> [MATERIAL]
■ ■ ■ ■ ■ ■ ■
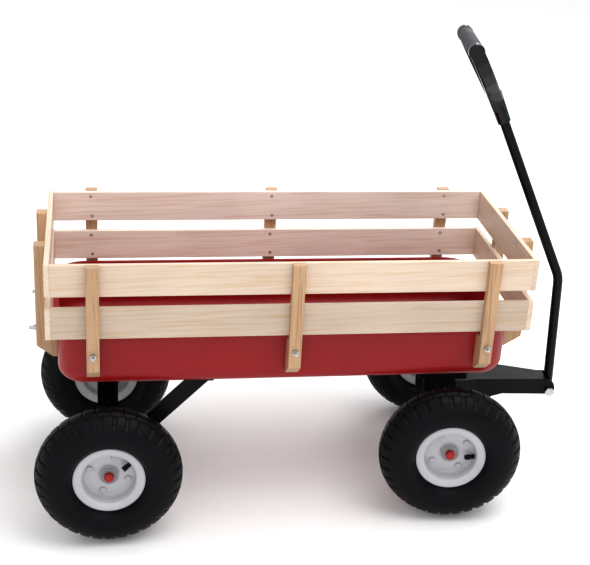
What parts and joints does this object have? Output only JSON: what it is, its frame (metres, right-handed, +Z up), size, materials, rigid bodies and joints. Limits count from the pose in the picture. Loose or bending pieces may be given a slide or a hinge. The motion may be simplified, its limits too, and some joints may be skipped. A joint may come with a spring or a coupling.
{
  "type": "wagon with pull handle",
  "caption": "Four-wheel wagon with a shallow steel tray, slatted wooden rails, pneumatic tyres and a bent pull handle on a steering front axle.",
  "frame": {"origin": "on the ground under the middle of the bounding box", "axes": "+X to the handle end, +Y to the wagon's left side, +Z up"},
  "size_m": [0.9987, 0.478, 0.8576],
  "materials": {
    "tray_red": "gloss red enamel on pressed steel",
    "pine": "clear-finished softwood",
    "pine_stake": "clear-finished softwood",
    "black_steel": "black powder coat",
    "zinc": "bright zinc plate",
    "tyre": "black rubber",
    "tube": "black butyl rubber",
    "rim_white": "white powder coat",
    "bush": "dark moulded nylon",
    "cap_red": "red plastic",
    "grip_black": "gloss black plastic",
    "sleeve_grey": "grey soft-touch sleeve"
  },
  "bodies": {
    "wagon": {"chassis_bolts": "zinc", "kingpin": "zinc", "rear_axle": "zinc", "rear_axle_bracket": "black_steel", "rear_brace_far": "black_steel", "rear_brace_near": "black_steel", "rear_hub_bushes": "bush", "rear_hub_caps": "cap_red", "slat_far_lower": "pine", "slat_far_upper": "pine", "slat_front_lower": "pine", "slat_front_upper": "pine", "slat_near_lower": "pine", "slat_near_upper": "pine", "slat_rear_lower": "pine", "slat_rear_upper": "pine", "slat_screws": "zinc", "stake_bolts": "zinc", "stake_far_front": "pine_stake", "stake_far_mid": "pine_stake", "stake_far_rear": "pine_stake", "stake_front_end_far": "pine_stake", "stake_front_end_near": "pine_stake", "stake_near_front": "pine_stake", "stake_near_mid": "pine_stake", "stake_near_rear": "pine_stake", "stake_nuts": "zinc", "stake_rear_end_far": "pine_stake", "stake_rear_end_near": "pine_stake", "tray": "tray_red", "turntable": "black_steel"},
    "steering": {"steering_bracket": "black_steel", "tongue": "black_steel", "handle_pivot_bolt": "zinc", "front_axle": "zinc", "front_hub_bushes": "bush", "front_hub_caps": "cap_red"},
    "handle": {"handle_shaft": "black_steel", "grip_body": "grip_black", "grip_sleeve": "sleeve_grey"},
    "wheel_rear_near": {"tyre_rear_near": "tyre", "tube_rear_near": "tube", "rim_outer_rear_near": "rim_white", "rim_inner_rear_near": "rim_white", "rim_bolts_rear_near": "rim_white"},
    "wheel_rear_far": {"tyre_rear_far": "tyre", "tube_rear_far": "tube", "rim_outer_rear_far": "rim_white", "rim_inner_rear_far": "rim_white", "rim_bolts_rear_far": "rim_white"},
    "wheel_front_near": {"tyre_front_near": "tyre", "tube_front_near": "tube", "rim_outer_front_near": "rim_white", "rim_inner_front_near": "rim_white", "rim_bolts_front_near": "rim_white"},
    "wheel_front_far": {"tyre_front_far": "tyre", "tube_front_far": "tube", "rim_outer_front_far": "rim_white", "rim_inner_front_far": "rim_white", "rim_bolts_front_far": "rim_white"}
  },
  "joints": [
    {"name": "steer", "type": "hinge", "parent": "wagon", "child": "steering", "pos_m": [0.2719, 0, 0.243], "axis": [0, 0, 1], "range_deg": [-28, 42]},
    {"name": "handle_swing", "type": "hinge", "parent": "steering", "child": "handle", "pos_m": [0.48689, -0.0264, 0.162], "axis": [0.1219, 0.9925, 0], "range_deg": [0, 110]},
    {"name": "spin_rear_near", "type": "hinge", "parent": "wagon", "child": "wheel_rear_near", "pos_m": [-0.3696, -0.189, 0.13], "axis": [0, 1, 0], "continuous": true},
    {"name": "spin_rear_far", "type": "hinge", "parent": "wagon", "child": "wheel_rear_far", "pos_m": [-0.3696, 0.189, 0.13], "axis": [0, 1, 0], "continuous": true},
    {"name": "spin_front_near", "type": "hinge", "parent": "steering", "child": "wheel_front_near", "pos_m": [0.24887, -0.18759, 0.13], "axis": [0.1219, 0.9925, 0], "continuous": true},
    {"name": "spin_front_far", "type": "hinge", "parent": "steering", "child": "wheel_front_far", "pos_m": [0.29493, 0.18759, 0.13], "axis": [0.1219, 0.9925, 0], "continuous": true}
  ]
}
■ ■ ■ ■ ■ ■ ■
> [WRITTEN EXERCISE]
Lines containing the string "frame" should be counted; reply with their number and nothing more.

> [TASK RESPONSE]
2